Leo Lins foi enquadrado na lei do racismo, cuja redação foi alterada pela lei da injúria racial, que trouxe mais rigor à punição de atos racistas e introduziu como tipo penal o “racismo recreativo”, e na lei que cria o estatuto da pessoa com deficiência. Esta última, no entanto, não prevê “injúria capacitista”, pois, aparentemente, é anterior ao movimento woke. A propalada “gordofobia”, por sua vez, embora tenha levado o ministro Flávio Dino, do STF, a processar o ex-youtuber Monark, por enquanto não constitui crime, ao menos formalmente. Existe, porém, um projeto de lei na Câmara, de autoria do deputado bolsonarista (ex-líder dos caminhoneiros) Nereu Crispim (hoje no PSD), que propõe penas ainda mais graves que as de injúria racial para quem discrimine uma pessoa em razão de seu peso, com agravante por reincidência.

O leitor destas linhas poderá estranhar que o projeto de lei da gordofobia venha das hostes bolsonaristas, mas o fato é que a lei da injúria racial também foi aprovada com o voto da extrema direita, inclusive o do próprio Eduardo Bolsonaro. Resta, então, observar que identitários e direitistas de carteirinha têm algo de comum: uns e outros querem ver muita gente privada de liberdade. Há não muito tempo, programas de TV como o de José Luís Datena faziam verdadeira apologia da cadeia como “lugar de bandido”. Hoje, os identitários, que, embora se apresentem como esquerdistas, são os grandes defensores do sistema prisional como forma de correção moral da sociedade.

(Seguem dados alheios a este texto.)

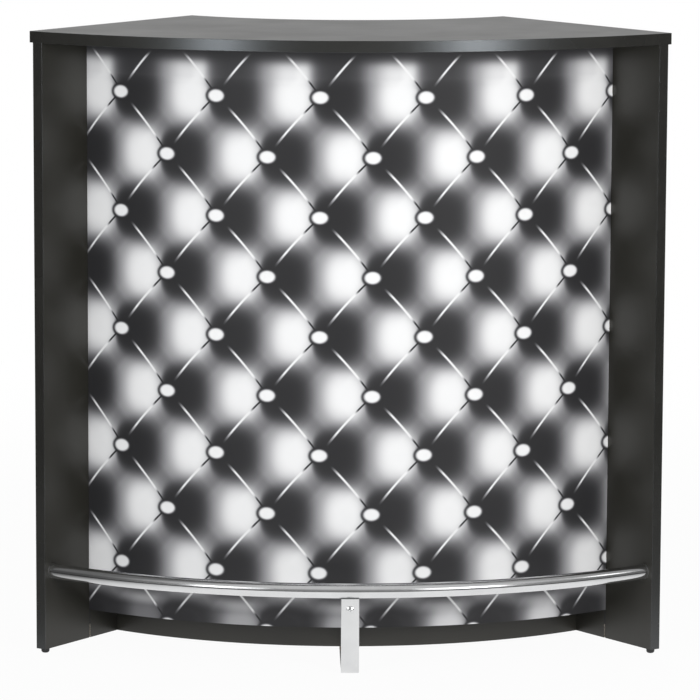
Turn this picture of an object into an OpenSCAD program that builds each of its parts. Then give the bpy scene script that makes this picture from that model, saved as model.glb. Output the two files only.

O que vemos hoje é que o identitarismo capturou o Judiciário. O que eram os cancelamentos, que levavam à perda de contratos, de empregos e até de amigos, escalou para o sistema de justiça. Qualquer um pode ser condenado por praticamente qualquer coisa dita – basta que alguém se sinta ofendido. Quanto ao Leo Lins, talvez seja mais apropriado dizer que faz piadas que afrontam o vocabulário “politicamente correto” do que acusá-lo de racista, homofóbico ou algo do gênero. A maioria das piadas são jogos ou associações de ideias que produzem o riso pelo inusitado. No varejo, vistas com lupa, são um tanto desagradáveis, mas, no palco, contadas com muita rapidez, em sequência, funcionam para o seu público. A prova disso são os teatros lotados em cidades de todo o país.

A condenação, no entanto, faz supor que as sessões nos teatros fossem reuniões de células nazistas. Nesse caso, sendo amplamente conhecido o tipo de humor que ele faz, os teatros e toda a equipe de produção seriam partícipes do crime. Não é preciso ir muito longe para perceber o absurdo do caso. Ficamos com a impressão de que os limites da sociedade estão sendo testados. Até que ponto toleramos censura e controle sob o pretexto de nos defendermos de nossos vizinhos? Qual é a importância do show de piadas incorretas do sujeito? Quem pode afiançar que produzam, por si sós, ódio contra as minorias?

Que ao menos tudo isso sirva para pôr às claras a sanha autoritária dos identitários, que, não por acaso, têm suas ideias amplamente acolhidas no Judiciário brasileiro, sempre cioso da linguagem inclusiva, cheio de “todos e todas”, desse bom-mocismo vocabular que camufla suas reais intenções. A prisão do humorista, caso se concretize, será uma vitória do identitarismo, que joga todos contra todos e elege o Judiciário, com suas interpretações subjetivas, como árbitro da vida social. Não parece bom sinal.